Proper Laplacian Representation Learning
Diego Gomez, Michael Bowling, Marlos C. Machado
TL;DR
The paper tackles learning robust Laplacian-based state representations for large-scale reinforcement learning. It introduces ALLO, a max–min objective with stop-gradient and augmented Lagrangian dynamics that yields a unique, stable equilibrium corresponding to the true Laplacian eigenvectors and eigenvalues, removing hyperparameter sensitivity seen in prior GDO/GGDO methods. Theoretical results show equilibria align with ordered eigenpairs and stability is ensured for barrier values $b>2$, while empirical results across grid environments demonstrate accurate eigenvector recovery and improved eigenvalue estimates compared to baselines. This work enables reliable intrinsic rewards and temporally-extended action discovery in complex environments, with practical impact for exploration, generalization, and transfer in RL.
Abstract
The ability to learn good representations of states is essential for solving large reinforcement learning problems, where exploration, generalization, and transfer are particularly challenging. The Laplacian representation is a promising approach to address these problems by inducing informative state encoding and intrinsic rewards for temporally-extended action discovery and reward shaping.
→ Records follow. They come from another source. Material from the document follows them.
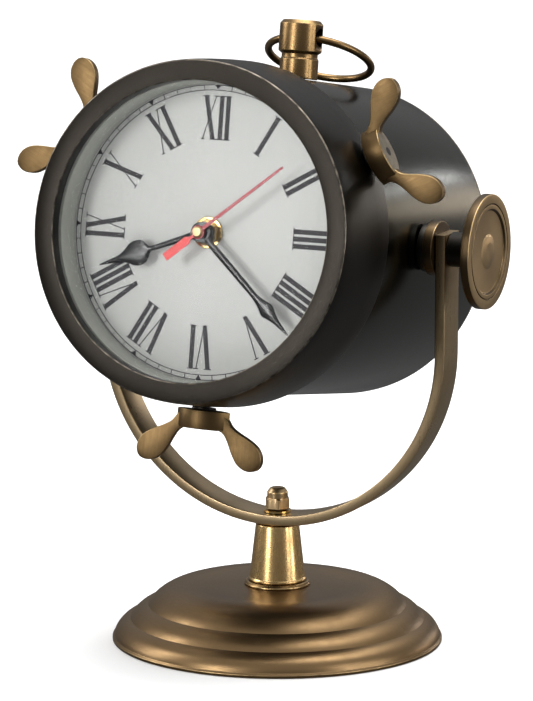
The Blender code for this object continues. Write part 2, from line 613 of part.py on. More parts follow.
def make_train(head):
    """The going train from the motor's rotor to the three hands, and the wheel that sets them."""
    arbor = rod_profile(ARBOR_R, ARBOR_LOW, ARBOR_HIGH)
    shaft = [(0, SECOND_HAND_Y - 0.4), (SECOND_SHAFT_R, SECOND_HAND_Y - 0.4),
             (SECOND_SHAFT_R, layer(2) + WHEEL_THICK), (ARBOR_R, layer(2) + WHEEL_THICK),
             (ARBOR_R, ARBOR_HIGH), (0, ARBOR_HIGH)]
    make_wheel("second_wheel", "bright_brass", head, CENTRE, shaft,
               [(6, 0.36, 3, -75), (36, 0.44, 4, -135)])
    make_wheel("third_wheel", "bright_brass", head, THIRD, arbor,
               [(45, 0.36, 3, gap_towards(105, 45)), (6, THIRD_MODULE, 2, 105)])

    cannon = [(MINUTE_TUBE[0], MINUTE_HAND_Y - 0.3), (MINUTE_TUBE[0], layer(0) + WHEEL_THICK),
              (1.7, layer(0) + WHEEL_THICK), (1.7, layer(2) + WHEEL_THICK),
              (MINUTE_TUBE[1], layer(2) + WHEEL_THICK), (MINUTE_TUBE[1], MINUTE_HAND_Y - 0.3)]
    make_wheel("minute_wheel", "bright_brass", head, CENTRE, cannon,
               [(48, THIRD_MODULE, 2, gap_towards(-75, 48)), (8, 0.6, 1, 100)], MINUTE_TUBE[1])
    make_wheel("intermediate_wheel", "bright_brass", head, INTERMEDIATE, arbor,
               [(24, 0.6, 1, gap_towards(-80, 24)), (8, 0.48, 0, -80)])
    make_wheel("hour_wheel", "bright_brass", head, CENTRE,
               tube_profile(*HOUR_TUBE, HOUR_HAND_Y - 0.3, layer(0) + WHEEL_THICK),
               [(32, 0.48, 0, gap_towards(100, 32))], HOUR_TUBE[1])

    stem = MOVEMENT_BACK_Y + GAP + MOVEMENT_COVER + GAP
    knob_r, knob_h = KNOB_HEAD
    knob = [(0, ARBOR_LOW), (ARBOR_R, ARBOR_LOW), (ARBOR_R, layer(3)), (KNOB_STEM_R, layer(3)),
            (KNOB_STEM_R, stem), (knob_r, stem), (knob_r, stem + knob_h), (0, stem + knob_h)]
    make_wheel("setting_knob", "white_plastic", head, SETTING, knob, [(12, 0.6, 1, gap_towards(-30, 12))])

    make_wheel("fifth_wheel", "white_plastic", head, FIFTH, arbor,
               [(6, 0.44, 4, gap_towards(45, 6)), (30, 0.34, 5, 180)])
    magnet_low = layer(6) - 0.4
    magnet_high = layer(7) + 0.6
    magnet = [(0, ARBOR_LOW), (ARBOR_R, ARBOR_LOW), (ARBOR_R, magnet_low), (MAGNET_R, magnet_low),
              (MAGNET_R, magnet_high), (ARBOR_R, magnet_high), (ARBOR_R, ARBOR_HIGH), (0, ARBOR_HIGH)]
    make_wheel("motor_rotor", "steel", head, ROTOR, magnet, [(6, 0.34, 5, gap_towards(0, 6))])


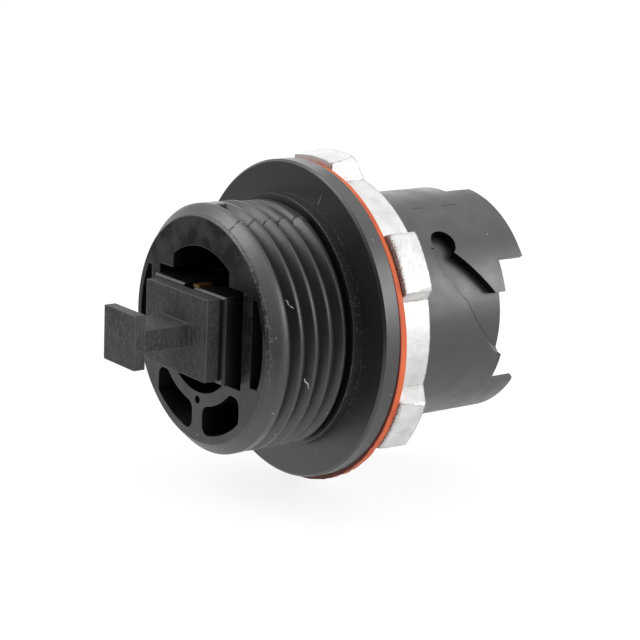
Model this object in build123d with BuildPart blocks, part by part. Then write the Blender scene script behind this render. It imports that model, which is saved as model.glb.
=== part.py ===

To obtain the Laplacian representation one needs to compute the eigensystem of the graph Laplacian, which is often approximated through optimization objectives compatible with deep learning approaches. These approximations, however, depend on hyperparameters that are impossible to tune efficiently, converge to arbitrary rotations of the desired eigenvectors, and are unable to accurately recover the corresponding eigenvalues. In this paper we introduce a theoretically sound objective and corresponding optimization algorithm for approximating the Laplacian representation. Our approach naturally recovers both the true eigenvectors and eigenvalues while eliminating the hyperparameter dependence of previous approximations. We provide theoretical guarantees for our method and we show that those results translate empirically into robust learning across multiple environments.